Mm no, it's pretty accurate. For a start, notice that the Linux community has been very clear that panicking is unacceptable. The reason is that they cannot realistically do anything to recover.

> panic handler [...] Which you would define in the kernel. While I'm not going to speculate on exactly what the implementation would look like, you definitely do not need to "crash" the computer.

The panic handler loses so much of the context that crashing the computer is the only thing you can practically achieve. You can't retry an operation generically from with a panic handler, it doesn't know anything about the operation you were attempting. The OOM handler gets a Layout struct only. You could try unwinding or something, but within a syscall handler, I don't see how anything good can come from that. Unwinding in the kernel is simply a terrible idea. What else are you going to do?

bluejekyll · on Oct 26, 2021

I disagree that PanicInfo loses so much context. PanicInfo caries an arbitrary payload of &(dyn Any + Send).

Now there is a lot that the allocator could do. If you wanted something to be retriable, it could be interesting if the thing that failed was an async task. If so, that panic info could carry enough information to say, the failure was an OOM, here’s the task that failed, and it is marked as retriable.

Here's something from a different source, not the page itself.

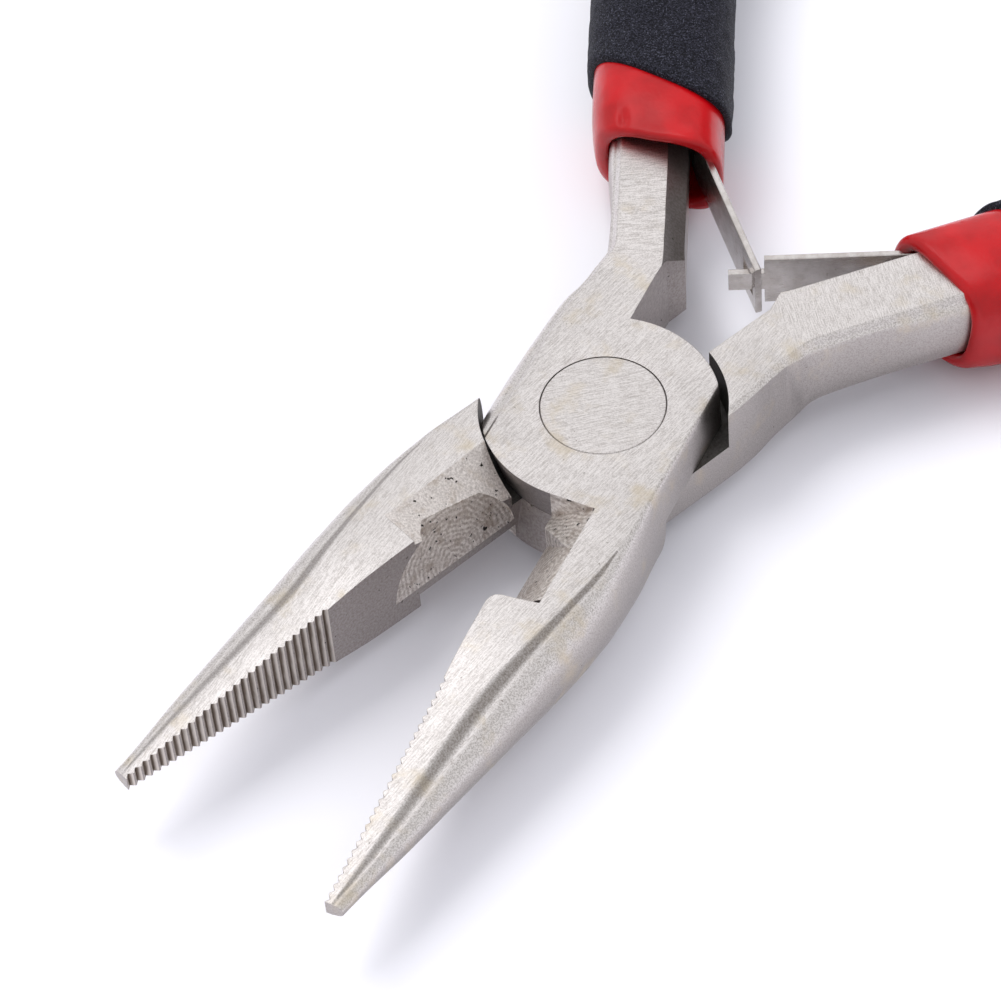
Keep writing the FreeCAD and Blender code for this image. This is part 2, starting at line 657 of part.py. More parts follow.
def build_cover(label, handle_frame, blank):
    """The outer cover: a thin closed-ended skin over the sleeve with a slanted front edge."""
    body = doc.addObject("PartDesign::Body", label + "_blank")
    start = "%s - %s" % (s("cover_front_inner"), s("cut_margin"))
    wall = s("cover_wall")
    section = rounded_section(body, label + "Section", start, "%s + 2 * %s" % (s("sleeve_width"), wall),
                              "%s + 2 * %s" % (s("sleeve_height"), wall),
                              "%s + %s" % (s("sleeve_corner"), wall))
    line = handle_line(body, label + "Line", s("grip_offset"), start, s("cover_bow_angle"))
    solid = pipe(body, "AdditivePipe", label + "Pipe", section, line)
    round_far_end(body, label + "End", solid, s("cover_end_round"))
    front = new_sketch(body, label + "Front", "XY_Plane",
                       ("0", "0", "%s / 2 + %s" % (s("thickness"), s("sleeve_height"))))
    left = "%s - %s" % (s("grip_offset"), s("cover_front_half_width"))
    right = "%s + %s" % (s("grip_offset"), s("cover_front_half_width"))
    ahead = "%s - %s" % (start, s("cut_margin"))
    draw(front, [(left, ahead), (right, ahead), (right, s("cover_front_inner")),
                 (left, s("cover_front_outer"))])
    pocket(body, label + "FrontCut", front, "2 * %s" % s("sleeve_height"))
    cover = doc.addObject("Part::Cut", label)
    cover.Base = body
    cover.Tool = blank
    cover.Placement = handle_frame
    return cover


# ---------------------------------------------------------------- leaf spring, handle's own frame
LEAF_TAIL_X = "(%s + %s + %s / 2)" % (s("tang_inner"), s("leaf_gap"), s("leaf_thickness"))
LEAF_LEAN = "atan((%s - %s) / (%s - %s))" % (s("leaf_meet_across"), LEAF_TAIL_X, s("leaf_bend"),
                                             s("leaf_meet_along"))


def leaf_line(body, name, overhang):
    """The leaf's centre line: flat on the tang, then bent inwards past where the two leaves meet."""
    sketch = new_sketch(body, name, "XY_Plane", ("0", "0", s("thickness") + " / 2"))
    bend, tangent = s("leaf_bend"), "%s * tan((%s) / 2)" % (s("leaf_bend_radius"), LEAF_LEAN)
    points = [(LEAF_TAIL_X, s("leaf_tail")),
              (LEAF_TAIL_X, "%s + %s" % (bend, tangent)),
              ("%s + %s * sin(%s)" % (LEAF_TAIL_X, tangent, LEAF_LEAN),
               "%s - %s * cos(%s)" % (bend, tangent, LEAF_LEAN)),
              ("%s + %s * sin(%s)" % (s("leaf_meet_across"), overhang, LEAF_LEAN),
               "%s - %s * cos(%s)" % (s("leaf_meet_along"), overhang, LEAF_LEAN))]
    return draw(sketch, points, {1: (s("leaf_bend_radius"), 1)}, closed=False)


def blade_sketch(body, name):
    """A sketch in the plane of the blade: x runs from the meeting point towards the tail, y is up."""
    sketch = body.newObject("Sketcher::SketchObject", name)
    sketch.AttachmentSupport = [(plane(body, "XY_Plane"), "")]
    sketch.MapMode = "FlatFace"
    facing = Rotation(Vector(0, 0, 1), 90 + value(LEAF_LEAN)).multiply(Rotation(Vector(1, 0, 0), 90))
    ahead = facing.multVec(Vector(0, 0, 1)).multiply(value(s("blade_reach")))
    meeting = Vector(value(s("leaf_meet_across")), value(s("leaf_meet_along")),
                     value(s("thickness")) / 2)
    sketch.AttachmentOffset = FreeCAD.Placement(meeting.add(ahead), facing)
    return sketch


def build_leaf(label, handle_frame, slotted):
    """One leaf: riveted flat to the tang, and hooked into the other leaf at its free end."""
    body = doc.addObject("PartDesign::Body", label)
    section = new_sketch(body, label + "Section", "XZ_Plane",
                         (LEAF_TAIL_X, s("thickness") + " / 2", "-" + s("leaf_tail")))
    x, z = s("leaf_thickness") + " / 2", s("leaf_height") + " / 2"
    draw(section, [("-" + x, "-" + z), (x, "-" + z), (x, z), ("-" + x, z)])
    overhang = s("slot_overhang") if slotted else s("tongue_overhang")
    pipe(body, "AdditivePipe", label + "Strip", section, leaf_line(body, label + "Line", overhang))
    doc.recompute()
    through, margin = "2 * %s" % s("blade_reach"), s("cut_margin")
    if slotted:
        window = blade_sketch(body, label + "Slot")
        near, far, height = "-" + s("slot_before"), s("slot_behind"), s("slot_height") + " / 2"
        draw(window, [(near, "-" + height), (far, "-" + height), (far, height), (near, height)])
        pocket(body, label + "SlotCut", window, through)
    else:
        free_end, shoulder = "-%s - %s" % (overhang, margin), s("tongue_shoulder")
        for side, sign in (("Above", ""), ("Below", "-")):
            near_edge = "%s%s / 2" % (sign, s("tongue_height"))
            far_edge = "%s(%s / 2 + %s)" % (sign, s("leaf_height"), margin)
            corner = blade_sketch(body, label + side)
            draw(corner, [(free_end, near_edge), (shoulder, near_edge),
                          (shoulder, far_edge), (free_end, far_edge)])
            pocket(body, label + side + "Cut", corner, through)
    hole = new_sketch(body, label + "RivetCircle", "YZ_Plane", ("0", "0", s("pocket_inner")))
    circle_sketch(hole, s("spring_rivet_along"), s("thickness") + " / 2",
                  "%s + %s" % (s("spring_rivet_radius"), s("spring_rivet_play")))
    pocket(body, label + "RivetHole", hole, "%s - %s + %s" % (s("pocket_inner"), s("tang_inner"), margin))
    body.Placement = handle_frame
    return body


def build_spring_rivet(label, handle_frame):
    """The small rivet that holds a leaf's tail against the tang."""
    body = doc.addObject("PartDesign::Body", label)
    sketch = new_sketch(body, label + "Profile", "XY_Plane", ("0", "0", s("thickness") + " / 2"))
    along, shank, head = s("spring_rivet_along"), s("spring_rivet_radius"), s("spring_rivet_head_radius")
    under = "%s + %s + 2 * %s" % (s("tang_inner"), s("leaf_thickness"), s("leaf_gap"))
    top = "%s + %s" % (under, s("spring_rivet_head"))
    end = "%s + %s" % (s("tang_mouth_outer"), s("spring_rivet_end_gap"))
    shank_side, head_side = "%s + %s" % (along, shank), "%s + %s" % (along, head)
    draw(sketch, [(end, along), (end, shank_side), (under, shank_side), (under, head_side),
                  ("%s - %s" % (top, s("spring_rivet_edge_height")), head_side),
                  (top, "%s - %s" % (head_side, s("spring_rivet_edge_width"))), (top, along)])
    turned = body.newObject("PartDesign::Revolution", label + "Turned")
    turned.Profile = sketch
    turned.ReferenceAxis = (sketch, ["Edge7"])
    turned.Angle = 360.0
    body.Placement = handle_frame
    return body


# ---------------------------------------------------------------- assembly at the open stop
def rest_frame(flipped, extra_turn):
    """Where a half's closed frame, or its handle's frame, stands when the pliers are open."""
    half_open = value(s("half_open_angle"))
    turn = FreeCAD.Placement(Vector(0, 0, 0), Rotation(Vector(0, 0, 1), half_open + extra_turn))
    if not flipped:
        return turn
    over = FreeCAD.Placement(Vector(0, 0, value(s("thickness"))), Rotation(Vector(0, 1, 0), 180))
    return over.multiply(turn)


def build_all():
    """Every piece of the pliers, by node name."""
    pieces = {"pivot_rivet": build_rivet()}
    for side, flipped in (("upper", False), ("lower", True)):
        half = build_half(side + "_half", flipped)
        half.Placement = rest_frame(flipped, 0.0)
        pieces[side + "_half"] = half
        frame = rest_frame(flipped, value(s("splay")))
        blank = build_sleeve_blank(side + "_sleeve_blank")
        pieces[side + "_sleeve"] = build_sleeve(side + "_sleeve", frame, blank)
        pieces[side + "_grip_cover"] = build_cover(side + "_grip_cover", frame, blank)
        leaf = side + "_leaf_spring"
        pieces[leaf] = build_leaf(leaf, frame, slotted=not flipped)
        pieces[side + "_spring_rivet"] = build_spring_rivet(side + "_spring_rivet", frame)
    return pieces


def check_and_export(pieces):
    """Recompute, refuse any failed object or bad shape, and write one file per piece."""
    doc.recompute()
    for thing in doc.Objects:
        if "Invalid" in thing.State or "Error" in thing.State:
            raise RuntimeError("%s failed: %s" % (thing.Label, thing.State))
    os.makedirs("parts", exist_ok=True)
    for node, piece in pieces.items():
        piece.Label = node
        shape = piece.Shape
        if shape.isNull() or not shape.isValid() or len(shape.Solids) != 1:
            raise RuntimeError("%s has no single valid solid" % node)
        shape.exportStep(os.path.join("parts", node + ".step"))
        box = shape.BoundBox
        print("%-20s volume %9.2f  x %7.2f %7.2f  y %7.2f %7.2f  z %6.2f %6.2f"
              % (node, shape.Volume, box.XMin, box.XMax, box.YMin, box.YMax, box.ZMin, box.ZMax))


check_and_export(build_all())
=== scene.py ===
"""Looks of the chain-nose pliers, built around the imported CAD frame.

Each piece is modelled in millimetres in its own frame and then placed.  A half's own frame is the one in
which its gripping face is the plane x = 0, its jaw points to -Y and is on the +X side, and its lap plate
is the upper one.  A handle's own frame is that frame turned so that +Y runs along the handle.
"""

import math

import bmesh
import bpy
from mathutils import Matrix, Vector, noise


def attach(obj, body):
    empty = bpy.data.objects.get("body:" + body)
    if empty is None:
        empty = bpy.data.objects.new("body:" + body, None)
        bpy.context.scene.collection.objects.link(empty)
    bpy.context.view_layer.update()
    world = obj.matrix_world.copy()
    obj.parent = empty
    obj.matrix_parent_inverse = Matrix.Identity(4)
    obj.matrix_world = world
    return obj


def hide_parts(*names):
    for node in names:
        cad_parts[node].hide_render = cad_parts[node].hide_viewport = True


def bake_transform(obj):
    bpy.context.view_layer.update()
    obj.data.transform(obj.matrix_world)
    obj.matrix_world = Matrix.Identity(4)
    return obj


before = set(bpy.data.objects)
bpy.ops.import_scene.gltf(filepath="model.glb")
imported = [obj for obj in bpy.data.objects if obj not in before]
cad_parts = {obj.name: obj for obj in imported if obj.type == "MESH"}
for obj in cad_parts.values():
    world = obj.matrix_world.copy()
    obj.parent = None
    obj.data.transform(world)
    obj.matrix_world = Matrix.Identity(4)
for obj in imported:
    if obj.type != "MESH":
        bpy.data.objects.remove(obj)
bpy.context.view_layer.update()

# ------------------------------------------------------------------ driving sizes, in millimetres
MM = 0.001
# Each half is turned this far from the closed pose, and its handle is splayed further from its jaw.
HALF_OPEN = math.radians(11.35)
SPLAY = math.radians(22.65)
TOP = 7.2
MIDDLE = TOP / 2
# Heights and places outside the forging, where cutters start and end so that no two faces lie in one plane.
BELOW = -1.0
ABOVE = TOP + 1.0
PAST_FACE = -1.0
PAST_TIP = -46.0
PAST_FREE_SIDE = -14

# Edges of the forgings and the rivet stay sharp above this angle, in degrees.
METAL_EDGE_ANGLE = 22

RIVET_RADIUS = 4.5
RIVET_EDGE = 0.08
HOLE_RADIUS = 4.53
PLATE_RADIUS = 8.75
PLATE_FOOT_RADIUS = 7.9
PLATE_BACK_RADIUS = 8.3
# The first and last angle of the plate's round front and back, in degrees.
PLATE_FRONT_ARC = (270, 198)
PLATE_BACK_ARC = (32, 101.2)
PLATE_ARC_STEPS = 36
SHOULDER_RADIUS = 8.86
LAP_PLAY = 0.02

# The cutter on the upper half: a sloping notch, then the cutting face, then a round lobe in front.
NOTCH_WIDTH = 3.45
NOTCH_SLOPE = 0.725
NOTCH_BACK = -8.75
NOTCH_FRONT = -17.7
CUTTING_FACE_TOP = (2.95, TOP - 0.36)
CUTTING_FACE_FOOT = TOP - 4.7
CUTTING_FACE_BACK = (-9.9, -12.35)
LOBE = ((NOTCH_WIDTH, NOTCH_FRONT + 0.3), (NOTCH_WIDTH, NOTCH_FRONT), (1.3, -18.0), (0.75, -18.05),
        (0.35, -18.2), (0.1, -18.55), (0.0, -18.9), (PAST_FACE, -18.9), (PAST_FACE, NOTCH_FRONT + 0.3))

# The cutter on the lower half.  Pairs are the recess's front and back values.
RECESS_FRONT = -17.6
RECESS_BACK = -7.0
RECESS_OUTER = (3.03, 3.45)
RECESS_DEPTH = (0.4, 3.2)
RECESS_STEPS = 16
RECESS_CLEAR = 0.1
MILL_RADIUS = 5.5
MILL_LENGTH = 8
MILL_CENTRE = (-14.3, 5.2)
MILL_TILT = math.radians(73.6)
MILL_DEPTH = 0.4

RELIEF_REACH = 3.2
RELIEF_RISE = 1.3
NECK_WALL = ((-1.62, 8.15), (-1.75, 14.65), (-0.9, 16.8))
PAST_NECK_WALL = ((12, 16.8), (12, 4.4))
# The lower half's upright free side, from the joint to where it runs out on the tang.
SIDE_WALL = ((-6.78, -6.0), (-6.78, 6.8), (-6.6, 8.7), (-6.33, 10.4), (-6.2, 11.9), (-6.3, 13.3),
             (-6.6, 14.6), (-7.1, 15.9), (-7.9, 17.4))
PAST_SIDE_WALL = ((-10, 17.4), (-10, -6.0))

TOOTH_START = -25.4
TOOTH_PITCH = 0.667
TOOTH_DEPTH = 0.26
TOOTH_COUNT = 27
TOOTH_LAND = 0.08

BOW_START = 46.0
BOW_RADIUS = 60.0


def rest_matrix(flipped, handle=False):
    """From a half's own frame, or its handle's own frame, in mm, to the row frame in metres."""
    turn = Matrix.Rotation(HALF_OPEN + (SPLAY if handle else 0.0), 4, "Z")
    if flipped:
        over = Matrix.Translation((0, 0, TOP)) @ Matrix.Rotation(math.pi, 4, "Y")
        turn = over @ turn
    return Matrix.Scale(MM, 4) @ turn


def side_name(flipped):
    return "lower" if flipped else "upper"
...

Yes, this would require a store of tasks somewhere in the kernel. Then based on it being an OOM, see if any memory can be reallocated before retrying, or wait to retry until it is.

This is where theoretically a new async based Rust kernel, especially a micro-kernel, could be interesting. Is stack unwinding in the kernel a bad idea? Maybe. Can it be done in Linux? Maybe not, maybe it’s too much work to track all this information, but I disagree with the conviction with which you right it off.